** Start of PROVIDED MATERIAL **

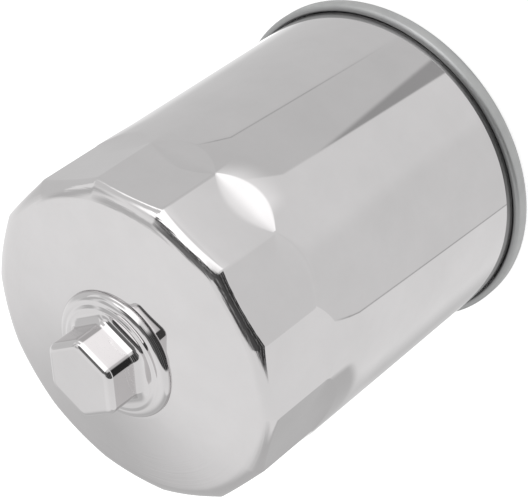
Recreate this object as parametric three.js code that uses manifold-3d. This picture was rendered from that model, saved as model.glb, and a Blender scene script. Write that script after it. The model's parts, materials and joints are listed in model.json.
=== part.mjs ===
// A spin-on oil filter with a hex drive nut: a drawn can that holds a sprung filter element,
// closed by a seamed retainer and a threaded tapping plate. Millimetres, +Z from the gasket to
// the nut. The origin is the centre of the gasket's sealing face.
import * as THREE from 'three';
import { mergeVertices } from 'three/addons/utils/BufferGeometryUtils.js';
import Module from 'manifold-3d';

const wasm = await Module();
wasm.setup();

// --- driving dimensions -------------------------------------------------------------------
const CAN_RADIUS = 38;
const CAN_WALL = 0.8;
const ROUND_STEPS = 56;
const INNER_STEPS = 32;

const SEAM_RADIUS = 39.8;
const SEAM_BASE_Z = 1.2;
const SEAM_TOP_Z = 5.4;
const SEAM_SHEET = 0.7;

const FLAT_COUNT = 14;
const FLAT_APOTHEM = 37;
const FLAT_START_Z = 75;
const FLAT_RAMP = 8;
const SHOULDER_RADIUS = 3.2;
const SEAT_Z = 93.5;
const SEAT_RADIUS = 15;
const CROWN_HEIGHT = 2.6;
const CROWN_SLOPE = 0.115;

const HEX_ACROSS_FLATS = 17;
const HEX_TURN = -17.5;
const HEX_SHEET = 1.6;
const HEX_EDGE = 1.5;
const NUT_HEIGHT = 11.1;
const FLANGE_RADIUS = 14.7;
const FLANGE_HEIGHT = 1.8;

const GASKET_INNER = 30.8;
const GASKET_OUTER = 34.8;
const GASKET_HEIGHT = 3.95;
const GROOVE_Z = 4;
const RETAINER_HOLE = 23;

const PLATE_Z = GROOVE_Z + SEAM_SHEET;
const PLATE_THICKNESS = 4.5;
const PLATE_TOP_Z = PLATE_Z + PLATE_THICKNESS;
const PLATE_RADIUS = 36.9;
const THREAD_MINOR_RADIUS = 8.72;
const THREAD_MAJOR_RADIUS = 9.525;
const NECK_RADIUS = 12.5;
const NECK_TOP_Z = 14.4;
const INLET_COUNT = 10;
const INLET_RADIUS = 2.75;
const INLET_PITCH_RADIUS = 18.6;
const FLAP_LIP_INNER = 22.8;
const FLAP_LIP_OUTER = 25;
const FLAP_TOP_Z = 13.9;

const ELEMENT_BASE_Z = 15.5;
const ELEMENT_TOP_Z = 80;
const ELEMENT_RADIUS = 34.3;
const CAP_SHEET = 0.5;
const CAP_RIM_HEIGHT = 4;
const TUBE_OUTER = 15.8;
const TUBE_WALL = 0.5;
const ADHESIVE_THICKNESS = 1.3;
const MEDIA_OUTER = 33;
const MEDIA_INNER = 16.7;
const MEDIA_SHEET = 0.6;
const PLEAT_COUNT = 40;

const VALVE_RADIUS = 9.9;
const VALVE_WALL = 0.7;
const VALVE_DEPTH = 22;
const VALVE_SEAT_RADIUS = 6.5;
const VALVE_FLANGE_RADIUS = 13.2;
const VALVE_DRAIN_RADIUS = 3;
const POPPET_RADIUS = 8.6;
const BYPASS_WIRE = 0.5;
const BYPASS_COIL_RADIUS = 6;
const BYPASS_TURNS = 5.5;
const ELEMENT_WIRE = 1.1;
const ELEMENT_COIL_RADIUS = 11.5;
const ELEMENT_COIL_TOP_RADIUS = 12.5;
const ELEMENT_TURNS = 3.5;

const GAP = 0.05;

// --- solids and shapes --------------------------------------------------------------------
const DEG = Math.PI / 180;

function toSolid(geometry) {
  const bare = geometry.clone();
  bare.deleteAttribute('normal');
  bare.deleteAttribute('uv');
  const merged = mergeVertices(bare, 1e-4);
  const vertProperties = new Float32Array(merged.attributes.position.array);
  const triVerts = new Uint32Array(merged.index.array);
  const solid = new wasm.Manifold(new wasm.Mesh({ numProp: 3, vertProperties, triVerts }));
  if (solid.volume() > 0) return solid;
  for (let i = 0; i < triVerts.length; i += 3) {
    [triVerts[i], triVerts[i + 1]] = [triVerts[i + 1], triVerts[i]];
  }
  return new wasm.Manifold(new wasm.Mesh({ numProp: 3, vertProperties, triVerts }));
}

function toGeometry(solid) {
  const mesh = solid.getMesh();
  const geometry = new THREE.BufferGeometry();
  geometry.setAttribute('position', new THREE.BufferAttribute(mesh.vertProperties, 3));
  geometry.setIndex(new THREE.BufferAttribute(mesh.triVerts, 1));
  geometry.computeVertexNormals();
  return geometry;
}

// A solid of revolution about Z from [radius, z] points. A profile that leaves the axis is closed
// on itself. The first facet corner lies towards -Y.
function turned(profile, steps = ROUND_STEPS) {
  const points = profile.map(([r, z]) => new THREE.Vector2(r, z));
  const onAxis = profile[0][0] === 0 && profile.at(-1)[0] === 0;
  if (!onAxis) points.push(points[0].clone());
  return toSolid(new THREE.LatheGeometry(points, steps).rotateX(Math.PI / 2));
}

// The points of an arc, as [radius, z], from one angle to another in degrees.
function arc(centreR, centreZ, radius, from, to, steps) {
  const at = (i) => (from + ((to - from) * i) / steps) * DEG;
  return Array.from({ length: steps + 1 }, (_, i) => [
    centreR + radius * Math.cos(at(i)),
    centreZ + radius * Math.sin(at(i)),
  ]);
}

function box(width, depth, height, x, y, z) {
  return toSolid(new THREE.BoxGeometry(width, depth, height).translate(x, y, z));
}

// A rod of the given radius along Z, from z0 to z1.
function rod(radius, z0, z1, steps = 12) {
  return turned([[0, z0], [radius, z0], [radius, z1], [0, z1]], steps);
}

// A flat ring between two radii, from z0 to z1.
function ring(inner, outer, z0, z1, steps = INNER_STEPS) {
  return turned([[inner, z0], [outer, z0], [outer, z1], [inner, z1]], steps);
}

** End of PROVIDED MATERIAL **

REQUIREMENTS →
Output all of the material exactly as written.

RESPONSE BELOW →
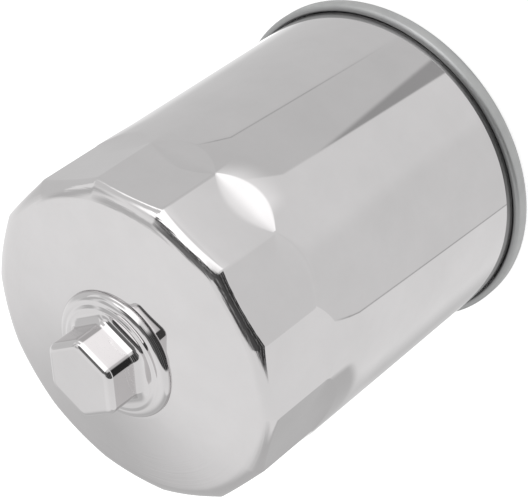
Recreate this object as parametric three.js code that uses manifold-3d. This picture was rendered from that model, saved as model.glb, and a Blender scene script. Write that script after it. The model's parts, materials and joints are listed in model.json.
=== part.mjs ===
// A spin-on oil filter with a hex drive nut: a drawn can that holds a sprung filter element,
// closed by a seamed retainer and a threaded tapping plate. Millimetres, +Z from the gasket to
// the nut. The origin is the centre of the gasket's sealing face.
import * as THREE from 'three';
import { mergeVertices } from 'three/addons/utils/BufferGeometryUtils.js';
import Module from 'manifold-3d';

const wasm = await Module();
wasm.setup();

// --- driving dimensions -------------------------------------------------------------------
const CAN_RADIUS = 38;
const CAN_WALL = 0.8;
const ROUND_STEPS = 56;
const INNER_STEPS = 32;

const SEAM_RADIUS = 39.8;
const SEAM_BASE_Z = 1.2;
const SEAM_TOP_Z = 5.4;
const SEAM_SHEET = 0.7;

const FLAT_COUNT = 14;
const FLAT_APOTHEM = 37;
const FLAT_START_Z = 75;
const FLAT_RAMP = 8;
const SHOULDER_RADIUS = 3.2;
const SEAT_Z = 93.5;
const SEAT_RADIUS = 15;
const CROWN_HEIGHT = 2.6;
const CROWN_SLOPE = 0.115;

const HEX_ACROSS_FLATS = 17;
const HEX_TURN = -17.5;
const HEX_SHEET = 1.6;
const HEX_EDGE = 1.5;
const NUT_HEIGHT = 11.1;
const FLANGE_RADIUS = 14.7;
const FLANGE_HEIGHT = 1.8;

const GASKET_INNER = 30.8;
const GASKET_OUTER = 34.8;
const GASKET_HEIGHT = 3.95;
const GROOVE_Z = 4;
const RETAINER_HOLE = 23;

const PLATE_Z = GROOVE_Z + SEAM_SHEET;
const PLATE_THICKNESS = 4.5;
const PLATE_TOP_Z = PLATE_Z + PLATE_THICKNESS;
const PLATE_RADIUS = 36.9;
const THREAD_MINOR_RADIUS = 8.72;
const THREAD_MAJOR_RADIUS = 9.525;
const NECK_RADIUS = 12.5;
const NECK_TOP_Z = 14.4;
const INLET_COUNT = 10;
const INLET_RADIUS = 2.75;
const INLET_PITCH_RADIUS = 18.6;
const FLAP_LIP_INNER = 22.8;
const FLAP_LIP_OUTER = 25;
const FLAP_TOP_Z = 13.9;

const ELEMENT_BASE_Z = 15.5;
const ELEMENT_TOP_Z = 80;
const ELEMENT_RADIUS = 34.3;
const CAP_SHEET = 0.5;
const CAP_RIM_HEIGHT = 4;
const TUBE_OUTER = 15.8;
const TUBE_WALL = 0.5;
const ADHESIVE_THICKNESS = 1.3;
const MEDIA_OUTER = 33;
const MEDIA_INNER = 16.7;
const MEDIA_SHEET = 0.6;
const PLEAT_COUNT = 40;

const VALVE_RADIUS = 9.9;
const VALVE_WALL = 0.7;
const VALVE_DEPTH = 22;
const VALVE_SEAT_RADIUS = 6.5;
const VALVE_FLANGE_RADIUS = 13.2;
const VALVE_DRAIN_RADIUS = 3;
const POPPET_RADIUS = 8.6;
const BYPASS_WIRE = 0.5;
const BYPASS_COIL_RADIUS = 6;
const BYPASS_TURNS = 5.5;
const ELEMENT_WIRE = 1.1;
const ELEMENT_COIL_RADIUS = 11.5;
const ELEMENT_COIL_TOP_RADIUS = 12.5;
const ELEMENT_TURNS = 3.5;

const GAP = 0.05;

// --- solids and shapes --------------------------------------------------------------------
const DEG = Math.PI / 180;

function toSolid(geometry) {
  const bare = geometry.clone();
  bare.deleteAttribute('normal');
  bare.deleteAttribute('uv');
  const merged = mergeVertices(bare, 1e-4);
  const vertProperties = new Float32Array(merged.attributes.position.array);
  const triVerts = new Uint32Array(merged.index.array);
  const solid = new wasm.Manifold(new wasm.Mesh({ numProp: 3, vertProperties, triVerts }));
  if (solid.volume() > 0) return solid;
  for (let i = 0; i < triVerts.length; i += 3) {
    [triVerts[i], triVerts[i + 1]] = [triVerts[i + 1], triVerts[i]];
  }
  return new wasm.Manifold(new wasm.Mesh({ numProp: 3, vertProperties, triVerts }));
}

function toGeometry(solid) {
  const mesh = solid.getMesh();
  const geometry = new THREE.BufferGeometry();
  geometry.setAttribute('position', new THREE.BufferAttribute(mesh.vertProperties, 3));
  geometry.setIndex(new THREE.BufferAttribute(mesh.triVerts, 1));
  geometry.computeVertexNormals();
  return geometry;
}

// A solid of revolution about Z from [radius, z] points. A profile that leaves the axis is closed
// on itself. The first facet corner lies towards -Y.
function turned(profile, steps = ROUND_STEPS) {
  const points = profile.map(([r, z]) => new THREE.Vector2(r, z));
  const onAxis = profile[0][0] === 0 && profile.at(-1)[0] === 0;
  if (!onAxis) points.push(points[0].clone());
  return toSolid(new THREE.LatheGeometry(points, steps).rotateX(Math.PI / 2));
}

// The points of an arc, as [radius, z], from one angle to another in degrees.
function arc(centreR, centreZ, radius, from, to, steps) {
  const at = (i) => (from + ((to - from) * i) / steps) * DEG;
  return Array.from({ length: steps + 1 }, (_, i) => [
    centreR + radius * Math.cos(at(i)),
    centreZ + radius * Math.sin(at(i)),
  ]);
}

function box(width, depth, height, x, y, z) {
  return toSolid(new THREE.BoxGeometry(width, depth, height).translate(x, y, z));
}

// A rod of the given radius along Z, from z0 to z1.
function rod(radius, z0, z1, steps = 12) {
  return turned([[0, z0], [radius, z0], [radius, z1], [0, z1]], steps);
}

// A flat ring between two radii, from z0 to z1.
function ring(inner, outer, z0, z1, steps = INNER_STEPS) {
  return turned([[inner, z0], [outer, z0], [outer, z1], [inner, z1]], steps);
}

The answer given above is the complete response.